Wednesday 15 October.
It had been raining heavily during the night but when we went down to breakfast it had cleared and the sky was blue.
We joined Carlos and Gabriel for breakfast, Carlos was hoping to make Aosta today but Gabriel was having a rest day, he hadn't stopped since Arras in France where he had a day off. He wasn't from Spain but from Argentina and that was why he could converse with Carlos. We said 'Buon Camino' to them and finished packing then set off. Carlos was already on his way when we came down to get our shoes from the basement.
Initially the track was going to dropped very sharply and after the rain we reckoned it would be very wet as well. Not being good on steep downhills with our old and creaky knees we decided to take the road. It was a winding route with lots of hairpin bends. The VF route more or less went straight down and cut across all these twists and turns. This meant that the road was quite a bit longer but we figured that we would be able to cover it faster and it would balance out in the end.
Another advantage of taking the road was that we didn't have to concentrate on where we were putting our feet and could take in the wonderful scenery.
The views coming up to the col yesterday in Switzerland were wonderful but on the Italian side that were truly outstanding. Right from the start when we left the hospice we had a lake surrounded by a ring of snow capped peaks that were reflected in the still waters. We were in the middle of these glorious mountains as we crossed the border and made our way down into the Aosta valley. As well as white covered tops we had pinnacles of rock and jagged ridges; streams ran down from above in all the gullies and crevices.
There was a long tunnel with a flat roof we and to go through, this was to protect the road from avalanches and landslides. It seemed to work, when we emerged and looked back we could see that a slide had covered a third of the tunnel.
About halfway down we came to the Grand Bernard tunnel that cut through the mountain to come out near Bourg St. Bernard where we stopped for coffee yesterday. It wasn't particularly impressive as it entered the side of the hill and along the very long covered approach we could hear the traffic passing. Our road ran below this covered motorway and eventually we reached the first village on the Italian side, Bourg Saint-Rhemy. It was an old quaint place with colourful tiling on the roofs of the houses. We found a bench near the church and had our tea break. It had taken us over 2.5 hours to reach here, according to Cicerone it was 7.5 km by the off road route but from the kilometre markers on the road side we had covered more than 10 km., but a lot of time had been used stopping to take numerous photographs.

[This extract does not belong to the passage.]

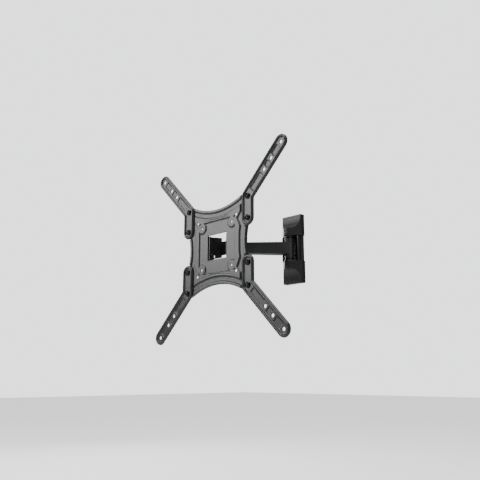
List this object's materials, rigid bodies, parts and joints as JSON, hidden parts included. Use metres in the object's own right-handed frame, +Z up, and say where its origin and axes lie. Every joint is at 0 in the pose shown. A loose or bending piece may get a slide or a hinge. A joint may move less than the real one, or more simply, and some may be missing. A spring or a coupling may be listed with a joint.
{
  "type": "full motion tv wall mount",
  "caption": "Single arm swivelling and tilting wall mount for a flat screen, with a pressed VESA plate and bent extension arms.",
  "frame": {"origin": "centre of the wall plate's back face, where it meets the wall", "axes": "+Y into the wall, -Y into the room, +X to the right seen from the room, +Z up"},
  "size_m": [0.435, 0.1839, 0.435],
  "materials": {
    "powder_coat": "satin black powder coat",
    "black_plastic": "fine grained",
    "black_steel": "black oxide",
    "zinc_steel": "zinc plated",
    "nylon": "smooth"
  },
  "bodies": {
    "wall_bracket": {"wall_plate": "powder_coat", "pivot_bracket": "powder_coat", "upper_cover": "black_plastic", "lower_cover": "black_plastic", "wall_pivot_bolt": "zinc_steel", "wall_pivot_nut": "zinc_steel", "wall_pivot_washers": "zinc_steel"},
    "arm": {"arm_tube": "powder_coat", "wall_pivot_sleeve": "powder_coat", "head_pivot_sleeve": "powder_coat", "upper_wall_bush": "nylon", "lower_wall_bush": "nylon", "upper_head_bush": "nylon", "lower_head_bush": "nylon", "wall_thrust_washers": "black_steel"},
    "head": {"tilt_bracket": "powder_coat", "head_pivot_bolt": "zinc_steel", "head_pivot_nut": "zinc_steel", "head_pivot_washers": "zinc_steel", "tilt_pivot_bolts": "black_steel", "tilt_pivot_nuts": "black_steel"},
    "tv_plate": {"vesa_plate": "powder_coat", "upper_left_arm": "powder_coat", "upper_right_arm": "powder_coat", "lower_left_arm": "powder_coat", "lower_right_arm": "powder_coat", "arm_screws": "black_steel", "arm_nuts": "zinc_steel", "tilt_lock_bolts": "black_steel", "tilt_lock_nuts": "black_steel", "tilt_washers": "zinc_steel"}
  },
  "joints": [
    {"name": "wall_swivel", "type": "hinge", "parent": "wall_bracket", "child": "arm", "pos_m": [0, -0.0225, 0], "axis": [0, 0, 1], "range_deg": [-20.9, 109.1]},
    {"name": "head_swivel", "type": "hinge", "parent": "arm", "child": "head", "pos_m": [-0.08699, -0.11227, 0], "axis": [0, 0, 1], "range_deg": [-134.1, 45.9]},
    {"name": "tilt", "type": "hinge", "parent": "head", "child": "tv_plate", "pos_m": [-0.08699, -0.16597, 0.017], "axis": [1, 0, 0], "range_deg": [-5, 10]}
  ]
}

When we left Saint-Rhemy we got on to the off-road track. It wasn't the VF marked way but a more directed route to the next village of St.Oyen. It was the 14c marked route and wasn't in fact marked at first. I got out my iPad and followed the described direction from it. I carried it until we were certain that we were on course and it became tricky as it zig-zagged downhill through the woods. The VF route went in a loop through a few villages on the other side of the river and was a lot longer. Before entering the woods we had wonderful views up to a village in another valley and further down there was a hanging valley with meadows of brilliant green. The distance to St. Oyen was supposed to be 5 km but we reached the village in under an hour.
Where we had decided to stop for the day was the small town of Etroubles and was just a further 2 km; we could see it down the valley. The distance was another generous estimate and we got there in 15 minutes. There was a hotel as we entered Etroubles and it was open, a lot of the hotels we had passed had closed at the end of September. We checked it out and although a bit over our budget at €120 for dinner bed and breakfast we decided to splash out. Somehow when you arrived without a reservation a room is available immediately, when you have booked and they have your money then for some reason your room isn't ready. The room was fine, en suite, and we had WiFi.
Moira went out after showering and bought some milk and a couple of beers. The rest of the afternoon until dinner time was spent updating my blog, sending an email to our local newspaper and booking accommodation in Aosta. Moira found a hotel in the centre of the city at a reasonable €60, we decide to have a rest day there and booked for 2 nights. Next we spent about an hour pouring over maps of Aosta and the route we take into the centre to find how to get to this hotel. The map on the iPad and the one in Cicerone didn't seem to match up. The street names were different and also unfamiliar to us. At last we made sense of it and traced a route from the VF to the hotel.
Dinner was at 7:30 pm and there was only another couple there. It was a fixed menu and we ordered minestrone soup to start then I had a pork chop and chips while Moira chose the chicken. It was like Spain in that they don't seem to serve any vegetables with their food. I checked the wine list and the prices were crazy, I asked for water and indicated to get it out the tap. He came back with an expensive bottled water, I had to take him to the bar and show him the tap there. He was very reluctant to give me that as if it was poison but I got my way and it didn't kill us. The meal was all right in that it stopped us starving but that was all.
We went back to our room and into bed. There had been a roaring fire in the bar and dining room but the room was cold. I don't know when they get round to turning on the central heating. I wanted to listen to the radio, we were picking it up earlier but now the WiFi had packed in. We read for a while then had another early night.